Nam Joon’s response rings true to a larger stratum of people for the bitter truth it carries: the aftermaths of colonialism and why acknowledging it even today after years is so important.

Being from a country like India whose tryst with British colonialism lasted for more than 400 years and only ended mere 75 years ago, the horrors of colonialism remain and it is clear that we suffer from it.

From anglicized education to a work culture where the West demands a kind of perfection that we must achieve, from colonial law structures to social mindsets like queerphobia, there are wide-reaching consequences that any colonized nation bears for hundreds of years since independence.

Nam-Joon’s answer resounds with people who know how detrimental being placed under the colonial thumb was for South Korea, from the brutal era of Japanese colonization to being separated into two, from being ruled under a heinous period of dictatorship to being forced into becoming a puppet state for America and the West to have a foothold in the region.

Nam-Joon’s courage to answer in such a way is also commendable as it touched upon something even western musicians fear to speak about, especially considering how Korean artists still navigate the industry under the ‘label company and employee’ relationship, contrary to the artistic freedom western artists have.

This finds its roots inside BTS’s discography, where the line between personal and political is often blurred.

To catch up with the level of western-imposed perfectionism that our colonizers now relish in, thanks to the centuries of time and coerced wealth that was available to them to build on it, work culture in prior colonized nations still navigate around hustle, midnight oil burning, moonlighting, unpaid internships, and rush hours.

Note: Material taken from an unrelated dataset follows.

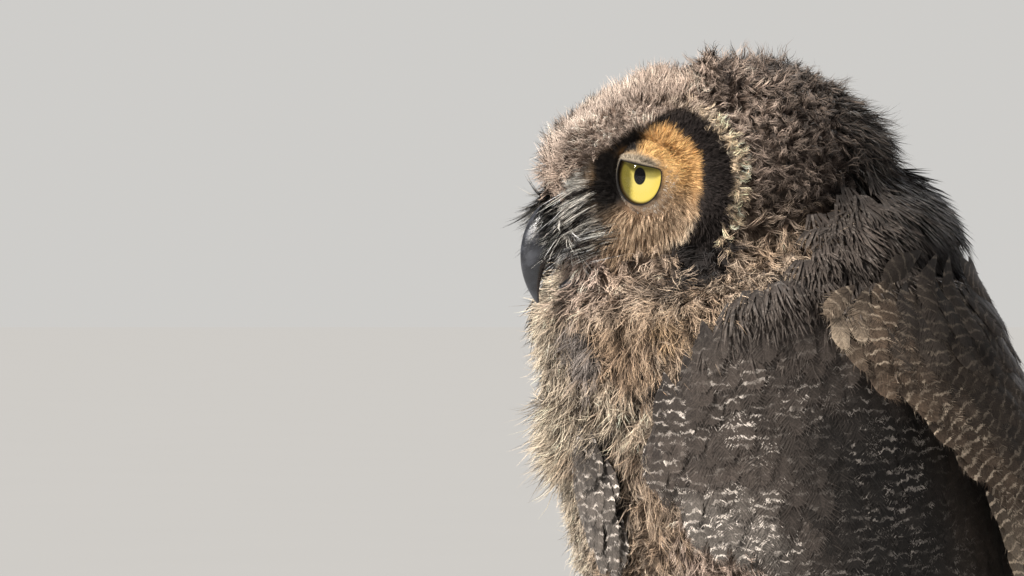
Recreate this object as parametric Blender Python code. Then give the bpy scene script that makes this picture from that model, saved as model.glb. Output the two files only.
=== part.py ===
"""Life-size still model of a fledgling great horned owl: it stands on both feet, its head turned to its right.

Metres, +Z up. The bird faces -Y, so its left side is +X. The floor is z = 0, and the origin is
under the middle of its bounding box. The solids hold the outer shape of the coat.
"""

import math

import bmesh
import bpy
import numpy as np
from mathutils import Matrix, Vector

# Driving dimensions
GAP = 0.0004  # clearance left between neighbouring solids
HEAD_CENTRE = Vector((0.0, -0.055, 0.350))
HEAD_YAW = math.radians(-27)  # turned towards the bird's right
HEAD_SEGMENTS, HEAD_RINGS = 34, 20
NECK_BASE_Z = 0.292
TRUNK_SIDES, TRUNK_RINGS = 28, 13
WING_SIDES, WING_RINGS = 9, 14
PRIMARIES_Z = 0.150  # where the flight feathers leave the coverts

# The head is a smooth union of ellipsoids: centre and half-sizes (left, back, up). Pairs are mirrored.
HEAD_MASSES = {
    "cranium": ((0.0, 0.010, 0.0005), (0.058, 0.0636, 0.0484)),
    "forehead": ((0.010, -0.026, 0.0), (0.027, 0.040, 0.030)),
    "face": ((0.0, -0.030, -0.012), (0.027, 0.047, 0.030)),
    "chin": ((0.0, -0.036, -0.036), (0.024, 0.028, 0.018)),
    "cheek": ((0.031, 0.010, -0.016), (0.029, 0.036, 0.034)),
}
HEAD_BLEND = 9.0  # higher is sharper where two masses meet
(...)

Looking at how the media and general public see this, it is funny how parts of the West still has undeniable arrogance to look down on nations that are working through the destruction caused by their actions just decades ago.

When the work culture of colonized nations is criticized or scrutinized, like how the West looks at Asian parents and schools being very strict on the education of their kids and declaring it bad without understanding the nuance behind it, it reeks of supremacy.

The definition of ‘work culture’ is still based on Western and Euro-centric traits and ideologies without the say of other nations and identities on whom it was enforced, much like how the controversial BMI was created. Take a ‘perfect’ White male and describe the world through their lens.

When Nam-Joon’s answer to the risqué question was scrutinized, it was evident that there is still a gap in understanding of how the bones of colonization do not rot easily.

It is wrong to criticize the K-Pop work culture – which includes very long work hours, often for idols in their teens, preparing for content to be pushed out very frequently and less space for vacations or breaks – without understanding the cultural, social, and historical context behind it.

Much of the criticism for RM is tone deaf because the West too at one point pushed for ‘perfection.’ To call other systems of work ‘outdated’ fails to acknowledge that many had to stop running so western nations could run.

In essence, some are only now picking up the pace and making up for lost time while overcoming traumas of the past.